Another body of work is an examination of whether each of our collections of personal objects, called “Tableau”, reflects an interior landscape. Finally, work done while traveling in Mexico looks for poetic reflections of the basics of daily life. The two bodies of earlier work have been shown world-wide in numerous exhibitions since 1994.
Bruce Myren is a photographic artist based in Cambridge, MA. He holds a Bachelor of Fine Arts degree in photography from the Massachusetts College of Art and Design, as well as a Master of Fine Arts degree in studio art from the University of Connecticut, Storrs.
Myren’s work has been featured in publications such as the Boston Globe, Boston Phoenix, Boston Magazine, Fraction Magazine, Afterimage, and View Camera Magazine and has been showcased in numerous exhibitions across the United States.

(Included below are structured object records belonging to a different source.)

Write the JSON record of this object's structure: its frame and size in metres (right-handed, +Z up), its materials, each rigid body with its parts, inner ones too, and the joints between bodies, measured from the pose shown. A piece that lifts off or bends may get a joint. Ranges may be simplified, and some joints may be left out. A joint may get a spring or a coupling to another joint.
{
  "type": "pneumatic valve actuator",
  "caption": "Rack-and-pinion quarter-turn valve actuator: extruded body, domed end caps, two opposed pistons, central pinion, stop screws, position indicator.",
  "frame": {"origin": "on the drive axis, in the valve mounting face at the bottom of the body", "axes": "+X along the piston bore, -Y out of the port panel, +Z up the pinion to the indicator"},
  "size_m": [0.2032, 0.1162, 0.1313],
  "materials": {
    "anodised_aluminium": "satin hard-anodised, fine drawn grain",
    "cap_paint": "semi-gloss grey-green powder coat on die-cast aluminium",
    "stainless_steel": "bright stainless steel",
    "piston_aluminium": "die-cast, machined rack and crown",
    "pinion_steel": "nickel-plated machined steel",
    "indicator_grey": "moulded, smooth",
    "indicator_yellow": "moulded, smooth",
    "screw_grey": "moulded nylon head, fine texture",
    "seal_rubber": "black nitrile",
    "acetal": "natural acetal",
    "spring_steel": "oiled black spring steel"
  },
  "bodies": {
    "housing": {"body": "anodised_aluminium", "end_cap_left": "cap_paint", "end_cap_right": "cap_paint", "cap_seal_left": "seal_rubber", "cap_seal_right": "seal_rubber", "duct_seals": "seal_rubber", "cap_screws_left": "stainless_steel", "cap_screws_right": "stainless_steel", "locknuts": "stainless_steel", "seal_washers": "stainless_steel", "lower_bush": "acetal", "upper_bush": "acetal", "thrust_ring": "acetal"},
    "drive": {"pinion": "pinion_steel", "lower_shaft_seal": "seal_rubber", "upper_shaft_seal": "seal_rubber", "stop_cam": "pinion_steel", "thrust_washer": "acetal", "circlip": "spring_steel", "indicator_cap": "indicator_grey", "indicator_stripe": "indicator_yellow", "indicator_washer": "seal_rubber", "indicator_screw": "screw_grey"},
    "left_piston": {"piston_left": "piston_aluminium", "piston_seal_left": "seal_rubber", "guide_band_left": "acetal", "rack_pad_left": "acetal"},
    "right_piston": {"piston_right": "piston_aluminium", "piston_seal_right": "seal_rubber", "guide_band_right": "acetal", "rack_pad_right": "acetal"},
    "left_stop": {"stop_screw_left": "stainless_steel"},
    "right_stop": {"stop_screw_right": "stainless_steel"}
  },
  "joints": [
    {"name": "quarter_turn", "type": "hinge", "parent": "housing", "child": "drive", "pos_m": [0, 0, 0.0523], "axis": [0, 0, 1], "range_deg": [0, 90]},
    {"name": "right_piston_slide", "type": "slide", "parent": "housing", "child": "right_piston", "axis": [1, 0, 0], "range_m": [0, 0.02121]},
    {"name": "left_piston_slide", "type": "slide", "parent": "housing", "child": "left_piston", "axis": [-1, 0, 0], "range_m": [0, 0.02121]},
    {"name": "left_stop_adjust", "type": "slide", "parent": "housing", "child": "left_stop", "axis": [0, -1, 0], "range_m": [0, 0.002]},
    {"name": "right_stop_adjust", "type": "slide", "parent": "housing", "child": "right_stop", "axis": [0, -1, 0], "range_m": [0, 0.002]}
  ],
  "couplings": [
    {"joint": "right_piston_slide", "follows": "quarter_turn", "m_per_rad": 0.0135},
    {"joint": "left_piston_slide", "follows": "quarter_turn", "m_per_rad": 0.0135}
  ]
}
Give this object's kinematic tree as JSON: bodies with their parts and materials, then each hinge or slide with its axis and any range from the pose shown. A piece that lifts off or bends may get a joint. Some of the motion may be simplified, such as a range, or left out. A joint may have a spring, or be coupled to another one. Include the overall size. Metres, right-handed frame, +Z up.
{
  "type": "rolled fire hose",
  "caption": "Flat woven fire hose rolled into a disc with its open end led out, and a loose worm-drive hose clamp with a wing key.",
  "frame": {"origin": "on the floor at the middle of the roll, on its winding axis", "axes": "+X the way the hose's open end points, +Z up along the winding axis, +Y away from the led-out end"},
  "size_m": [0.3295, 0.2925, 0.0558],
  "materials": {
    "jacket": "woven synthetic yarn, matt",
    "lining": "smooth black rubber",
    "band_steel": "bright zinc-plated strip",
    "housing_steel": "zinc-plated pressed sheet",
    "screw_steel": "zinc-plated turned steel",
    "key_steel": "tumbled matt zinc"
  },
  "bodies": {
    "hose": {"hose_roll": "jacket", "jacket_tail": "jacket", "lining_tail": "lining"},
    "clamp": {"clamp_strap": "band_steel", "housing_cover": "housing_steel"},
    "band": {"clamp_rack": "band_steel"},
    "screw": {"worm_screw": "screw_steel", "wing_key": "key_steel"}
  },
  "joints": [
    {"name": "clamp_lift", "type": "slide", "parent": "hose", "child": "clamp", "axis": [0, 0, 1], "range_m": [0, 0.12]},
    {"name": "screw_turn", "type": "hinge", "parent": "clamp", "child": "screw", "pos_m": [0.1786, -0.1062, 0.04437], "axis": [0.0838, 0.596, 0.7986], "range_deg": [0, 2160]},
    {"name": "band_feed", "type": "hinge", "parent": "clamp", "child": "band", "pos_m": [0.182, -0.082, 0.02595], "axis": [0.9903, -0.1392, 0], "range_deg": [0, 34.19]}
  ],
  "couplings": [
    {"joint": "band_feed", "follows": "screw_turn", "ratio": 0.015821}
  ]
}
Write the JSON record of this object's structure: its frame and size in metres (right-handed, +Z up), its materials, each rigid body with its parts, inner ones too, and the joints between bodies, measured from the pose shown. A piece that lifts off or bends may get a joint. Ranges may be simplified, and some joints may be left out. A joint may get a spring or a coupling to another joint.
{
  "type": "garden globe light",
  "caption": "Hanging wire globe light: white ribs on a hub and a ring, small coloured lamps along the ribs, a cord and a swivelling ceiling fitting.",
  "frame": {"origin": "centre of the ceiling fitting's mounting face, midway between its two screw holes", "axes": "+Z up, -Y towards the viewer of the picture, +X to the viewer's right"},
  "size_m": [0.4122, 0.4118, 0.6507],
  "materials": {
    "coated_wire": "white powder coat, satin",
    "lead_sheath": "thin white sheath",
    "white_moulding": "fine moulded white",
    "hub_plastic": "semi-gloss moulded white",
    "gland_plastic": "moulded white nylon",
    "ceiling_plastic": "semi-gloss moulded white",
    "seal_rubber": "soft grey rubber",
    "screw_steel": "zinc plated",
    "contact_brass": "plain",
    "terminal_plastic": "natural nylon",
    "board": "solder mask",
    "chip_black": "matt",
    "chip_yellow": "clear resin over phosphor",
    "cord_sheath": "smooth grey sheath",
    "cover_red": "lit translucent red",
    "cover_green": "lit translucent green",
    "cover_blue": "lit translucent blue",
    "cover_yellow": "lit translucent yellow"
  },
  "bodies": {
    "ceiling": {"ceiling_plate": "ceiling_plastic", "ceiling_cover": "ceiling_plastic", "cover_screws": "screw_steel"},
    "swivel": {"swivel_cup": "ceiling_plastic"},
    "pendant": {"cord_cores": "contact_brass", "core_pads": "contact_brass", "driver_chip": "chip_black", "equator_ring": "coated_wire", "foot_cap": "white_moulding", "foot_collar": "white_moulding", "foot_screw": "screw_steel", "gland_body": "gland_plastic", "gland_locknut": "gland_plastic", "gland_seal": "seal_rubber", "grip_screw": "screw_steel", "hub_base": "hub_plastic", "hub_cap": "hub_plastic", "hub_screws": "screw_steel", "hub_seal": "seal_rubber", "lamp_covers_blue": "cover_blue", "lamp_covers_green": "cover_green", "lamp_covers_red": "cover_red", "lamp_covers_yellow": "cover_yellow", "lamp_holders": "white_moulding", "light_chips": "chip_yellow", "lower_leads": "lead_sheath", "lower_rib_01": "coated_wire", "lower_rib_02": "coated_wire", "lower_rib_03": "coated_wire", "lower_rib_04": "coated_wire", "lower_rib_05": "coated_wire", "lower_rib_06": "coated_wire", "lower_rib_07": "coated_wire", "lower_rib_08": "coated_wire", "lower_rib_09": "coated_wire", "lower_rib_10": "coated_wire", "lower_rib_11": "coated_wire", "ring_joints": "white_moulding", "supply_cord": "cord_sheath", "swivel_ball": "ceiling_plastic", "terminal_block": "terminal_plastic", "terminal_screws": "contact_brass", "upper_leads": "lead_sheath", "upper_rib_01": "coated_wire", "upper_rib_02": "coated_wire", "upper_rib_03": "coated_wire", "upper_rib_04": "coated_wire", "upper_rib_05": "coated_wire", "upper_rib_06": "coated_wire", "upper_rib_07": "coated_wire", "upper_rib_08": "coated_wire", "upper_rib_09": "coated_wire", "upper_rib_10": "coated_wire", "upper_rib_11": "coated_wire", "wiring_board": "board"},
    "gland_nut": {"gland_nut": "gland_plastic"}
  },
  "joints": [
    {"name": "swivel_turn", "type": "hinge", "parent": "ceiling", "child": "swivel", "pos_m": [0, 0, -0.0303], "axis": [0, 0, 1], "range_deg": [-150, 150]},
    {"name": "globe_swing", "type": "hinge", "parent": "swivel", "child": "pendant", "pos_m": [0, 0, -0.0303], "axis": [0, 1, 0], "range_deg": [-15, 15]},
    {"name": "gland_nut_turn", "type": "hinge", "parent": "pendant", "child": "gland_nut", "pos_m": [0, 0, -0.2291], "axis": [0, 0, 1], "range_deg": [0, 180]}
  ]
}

Places where his work has been displayed include the Phoenix Art Museum, RISD Museum’s Chace Center, Houston Center of Photography, and the William Benton Museum of Art. He has also had several solo shows, including at the University of the Arts, Danforth Museum of Art, and Gallery Kayafas, where he is represented.
In recognition of his artistic talent, Myren has received a Cambridge Arts Council Grant and has served as a juror for the Griffin Museum of Photography and Flash Forward Festival. He has presented on panels at the College Art Association and SPE, spoken across the country as a visiting artist, and worked as the Chair of the Northeast Chapter of SPE from 2010-2016.
Besides his artistic pursuits, Myren works at the Boston Public Library’s Digital Lab, and the Peabody Museum of Archeology & Ethnography and owns Bee Digital Lab. He has taught photography at several prestigious universities, including Fitchburg State University, Amherst College, Rhode Island School of Design, University of Massachusetts Dartmouth, and Northeastern University.